Il était, aux temps mérovingiens, un saint Samson, celte et très convenable comme tous ses semblables.
Saint Samson de Dol est l'un des saints fondateurs de Bretagne, né au Pays de
Galles et mort, évêque de Dol vers 565.
Manque de chance pour lui, c'est aussi un handicapé patronymique, il a dû affronter la concurrence de notoriété d'individus beaucoup plus inquiétants.
Le plus ancien est le fameux Samson biblique, rendu célèbre par ses déboires amoureux et capillaires avec une certaine Dalila. Les amateurs d'exégèse se reporteront avec profit au
"Livre des Juges" de la bible hébraïque.
Plus brièvement, si un résumé à ma sauce vous suffit, Samson bénéficiait d'un accord avec Dieu : il était invincible à condition de respecter quelques règles qui plaisaient à l'Eternel. Entre
autres, il ne devait ni boire d'alcool, ni couper ses cheveux.
En ce temps-là, les Hébreux étaient, comme d'habitude, en guerre contre les Philistins, des voisins chercheurs d'histoires qui habitaient Gaza (on s'y croirait ...l'histoire est un éternel
recommencement.) Ils n'osaient pas se frotter à Samson qui leur faisait un peu l'effet d'Obélix sur les légions romaines.
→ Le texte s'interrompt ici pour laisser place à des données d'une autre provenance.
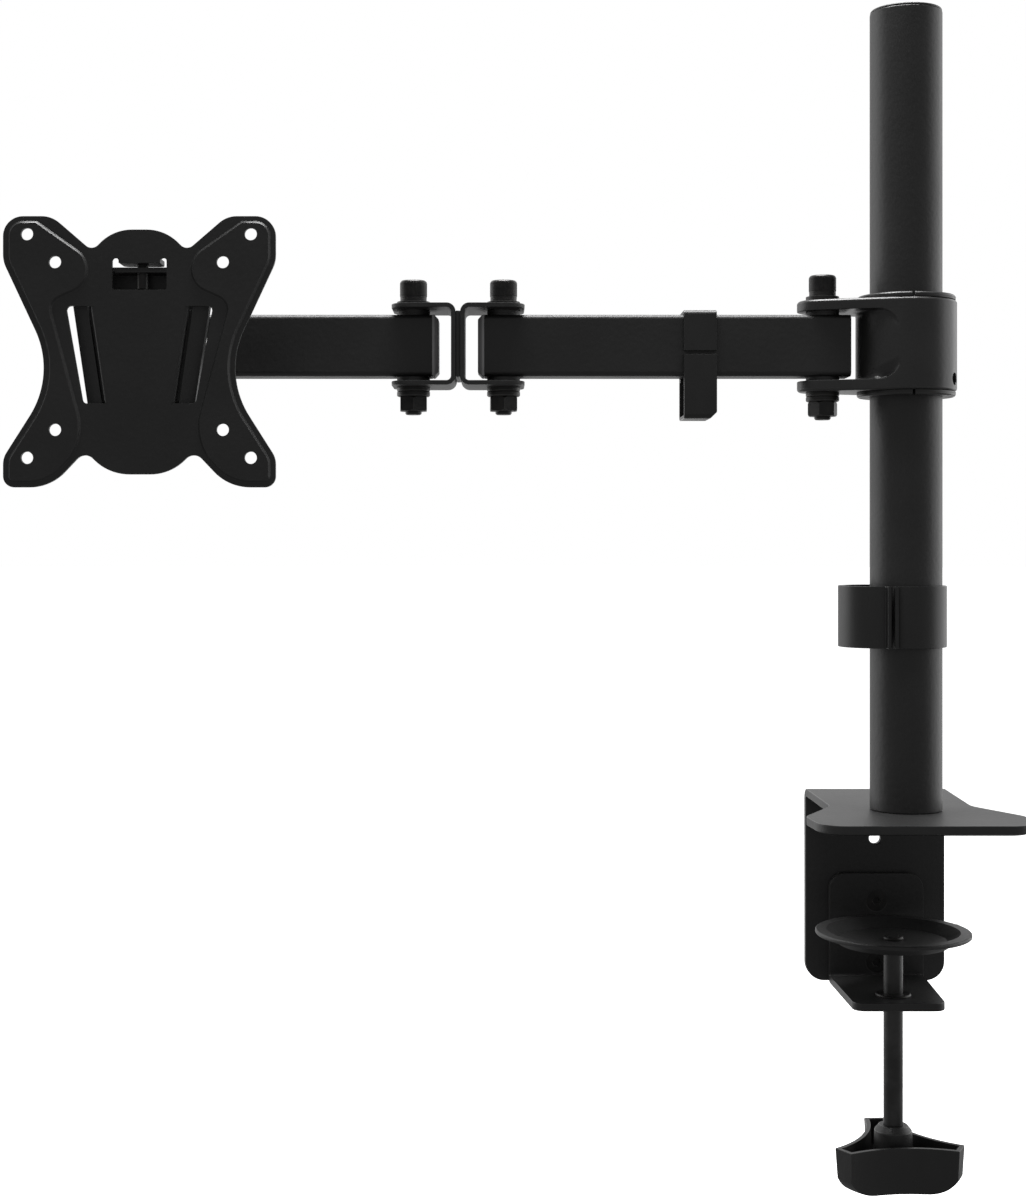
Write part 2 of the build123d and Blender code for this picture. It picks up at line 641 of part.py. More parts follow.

Depuis Eve, dans ce coin du monde, la femme est toujours l'agent du démon. De Gaza vint l'ensorceleuse Dalila (la Falballa des Philistins). Elle séduisit ce grand benêt de Samson, le fit boire
et, pendant qu'il cuvait l'alcool auquel il n'était pas accoutumé, elle lui coupa les cheveux. L'Eternel, pas content, laissa tomber l'imbécile devenu vulnérable ; les Philistins lui crevèrent
les yeux et le réduisirent en esclavage dans la ville de Gaza. Ils avaient marqué un point mais, comme ils n'étaient pas non plus très intelligents, il n'entretinrent pas la coupe des cheveux
qui, tout naturellement, repoussèrent.
C'est à ce moment de l'histoire que Samson montra plus de finesse que ses ennemis. Sentant la force lui revenir avec la longueur des mèches, il attendit, sans rien montrer, d'être mené pour
servir dans le palais bondé de foule lors d'une cérémonie. Il appuya ses mains aux deux montants de la porte monumentale, le linteau s'effondra, entraînant toute la construction. Il n'y eut
pas de survivants, ni Samson, ni Dalila, ni les gens de Gaza, mais tout est bien qui finit bien pour le peuple hébreu et pour l'Eternel qui a montré sa puissance.
Pour notre évêque breton, le colosse chevelu est un concurrent haut en couleurs mais pas rebutant. La suite fut bien pire.
Aux dix-huitième et dix-neuvième siècles, une famille dont le patronyme était Samson exerça un monopole aussi craint que respecté, la fonction de bourreau. Ils en ont eu du travail,
les Samson, avec tous les criminels à occire et, surtout, la création et la mise au point de la guillotine. Ils étaient de grands professionnels, soucieux du travail bien fait, mais, allez savoir
pourquoi, ils faisaient peur aux braves gens. On allait jusqu'à poser leur pain à l'écart, sur l'étal du boulanger. Pour le reconnaître, il était retourné, sole en l'air ; depuis, c'est une
superstition de dire "cela porte malheur" quand on s'avise de poser le pain à l'envers, mais bien peu connaissent l'origine de ce geste de recul.
Notre saint breton est la victime innocente de ces aléas. Son prénom est tellement discrédité qu'il ne se trouve plus grand-monde pour en affubler ses marmots. Seuls, quelques
catcheurs et lutteurs de foire choisissent de s'appeler Samson, dans l'intention manifeste de faire peur.
S'il vient, un jour, à se créer une association de handicapés patronymiques, ses fondateurs pourront la placer sous le patronage de Saint Samson.